Recess at a school for the children of the diplomatic corps? Nope, it's the female penitentiary outside Caracas, where Venezuela sends foreigners caught smuggling cocaine.

The inmates are a far cry from the stereotype of the impoverished local-girl-turned-mule by unscrupulous traffickers. Clearly, many middle-class Americans and Europeans are ready to do dirty work for drug rings too, and many of the unsuccessful end up here with eight-year sentences. Their life in lock-up can hold unusual luxuries — and unusual dangers.

As inmates tell it, Venezuela's prisons are run not by the guards, but by the prisoners — and guns and drugs have become common currency inside prison walls. At the nearby male prison, which holds three times its capacity of prisoners, shoot-outs are a regular occurrence. Frightened foreign inmates say the understaffed, underarmed guards cannot stem the violence and do not even clean off the blood marks splattered across the walls.
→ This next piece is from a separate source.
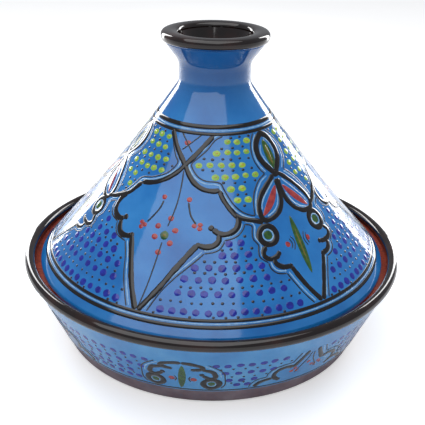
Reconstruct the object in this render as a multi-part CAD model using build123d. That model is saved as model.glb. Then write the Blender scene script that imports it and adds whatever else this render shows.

"Nothing here makes sense," one inmate at the men's penitentiary told TIME, speaking — as all interviewed prisoners did — on condition of anonymity. "You can't apply logic. There's the law, and then there's what actually happens."

Venezuelan prisons are notoriously violent, and news of riots is common in the local press. Last January, 16 inmates at the Uribana prison were hanged, killed and stabbed to death as rival gangs battled for control. Inmates often rebel or go on hunger strikes to protest long procedural delays that leave them locked up for years before they're given a sentence. The Venezuelan Prison Observatory, a Caracas-based NGO, says that the country's jail system has the worst homicide rate in Latin America, calculating that 22 of every 1,000 inmates died violently in 2006.

But the Interior Ministry rejects those numbers. "I doubt the scientific rigor of such an alarming rate," Fabricio Perez, general director for custody and rehabilitation at the ministry, told TIME. His colleague, deputy interior minister Ricardo Jimenez Dan, took aim at the director of the NGO, Humberto Prado, a former prison director under a previous government. "It would seem that the drama that our jails are living is the only way of life and sustenance that he has," the deputy minister said.

Perez maintains that human rights conditions in jails are better now than before President Hugo Chavez came to power in 1998. But he was unable to produce official statistics on prison homicides. He said the state has a comprehensive plan for the prison system that includes training new prison staff, providing new equipment, and building 14 new jails to reduce overcrowding — construction on the first three is already under way, he says. But the dire conditions in a prison system that now houses many Europeans has prompted the European Commission to looking into funding a program to rebuild prisons and train prison staff in Venezuela, one embassy official said.

Despite their grim circumstances, many foreign inmates use their time inside to network, plotting future runs with other drug traffickers. "It's not good for someone who wants to think about stopping," a prisoner said. According to foreign inmates at the Los Teques prisons, a kilo of cocaine bought for $2,000 in South America can fetch around $25,000 in Europe — some prisoners were paid $4,000 for every kilo they carried, and could cart 10-12 kilos on any given trip. The pay scale makes it a tough profession to quit, even for middle-class twenty-somethings from the industrialized world for whom the price may include doing time at Los Teques.